Senda Berenson: The Unlikely Founder of Women’s Basketball is author Ralph Melnick’s biographical account of Senda Berenson (1868-1954), considered by many to be the founder of women’s basketball. She pioneered gender-specific rules and emphasized skill development and team play. She transformed the sport of women’s basketball from a physical education class for female underclassmen at Smith College to a nationwide, standardized-women’s game with rules formally approved by the American Association for the Advancement of Physical Education and published by Spaulding’s Athletic Library.

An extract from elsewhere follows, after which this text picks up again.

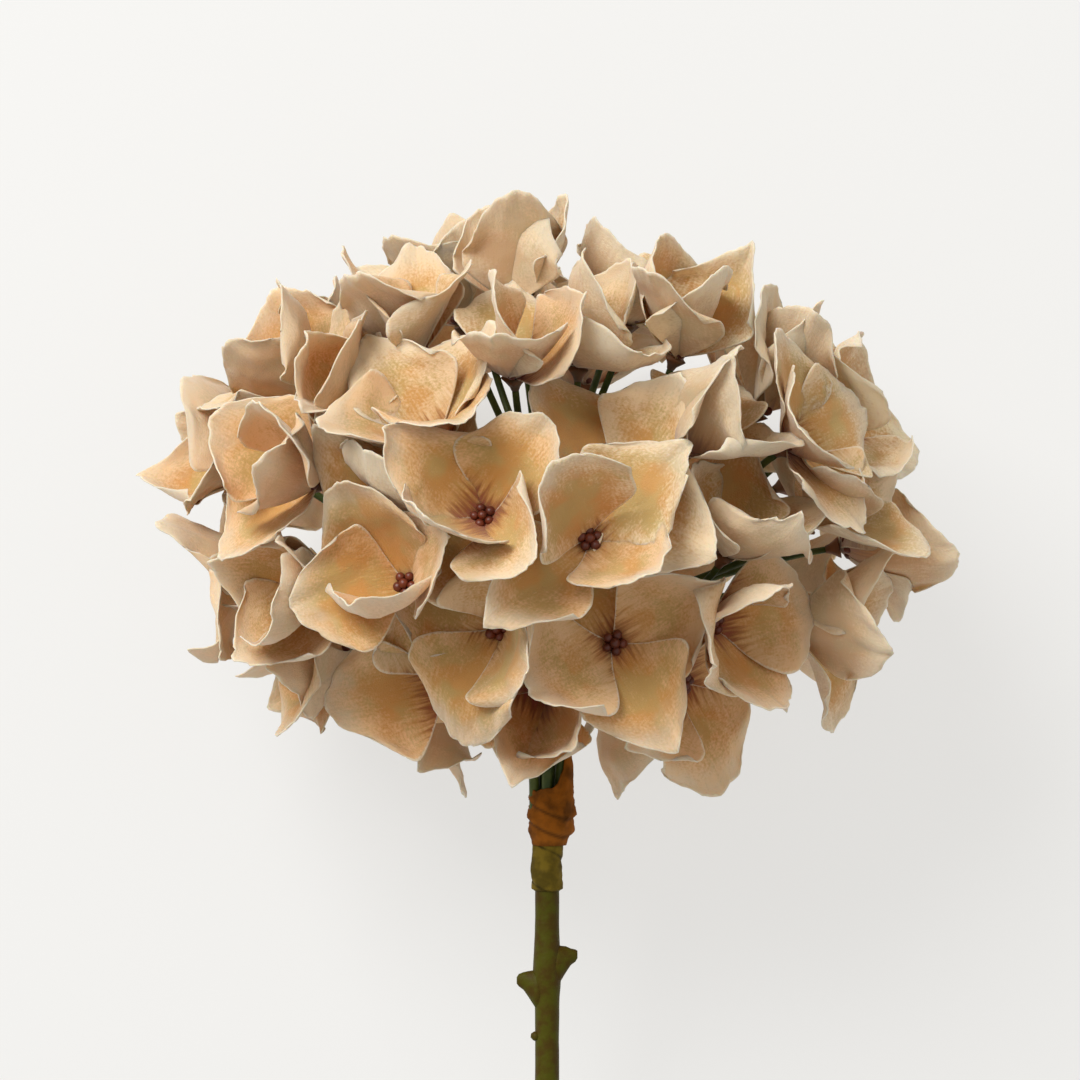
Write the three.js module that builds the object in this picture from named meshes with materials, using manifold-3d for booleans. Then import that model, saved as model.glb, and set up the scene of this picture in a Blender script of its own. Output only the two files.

Senda Berenson: The Unlikely Founder of Women’s Basketball is a “portrait” of Senda Berenson’s life. In sixteen chapters, the author describes Berenson’s modest upbringing as a sickly, young Jewish immigrant from Lithuania, her aspirations to be an artist, her revolutionary and practical applications towards women’s physical education, and her commitment to making exercise and games social and enjoyable. Berenson believed the new age of women dictated that women’s athletics could be used as catalysts for social change. She believed competition created moral bankruptcy. Berenson condemned personal glory, corporate profit, individualism, and the entrepreneurial spirit reflected in men’s athletics. In qualifying his portrait of Berenson, Ralph Melnick writes:

[T]his book is neither a history of an advancing feminist wave nor a history of early women’s basketball; these stories have been told elsewhere, as has the history of women’s physical education. Rather, it is a step back more than a century, even to those moments before the first ball was tossed at center court, in an attempt to create a portrait of the remarkable women who sent it upward.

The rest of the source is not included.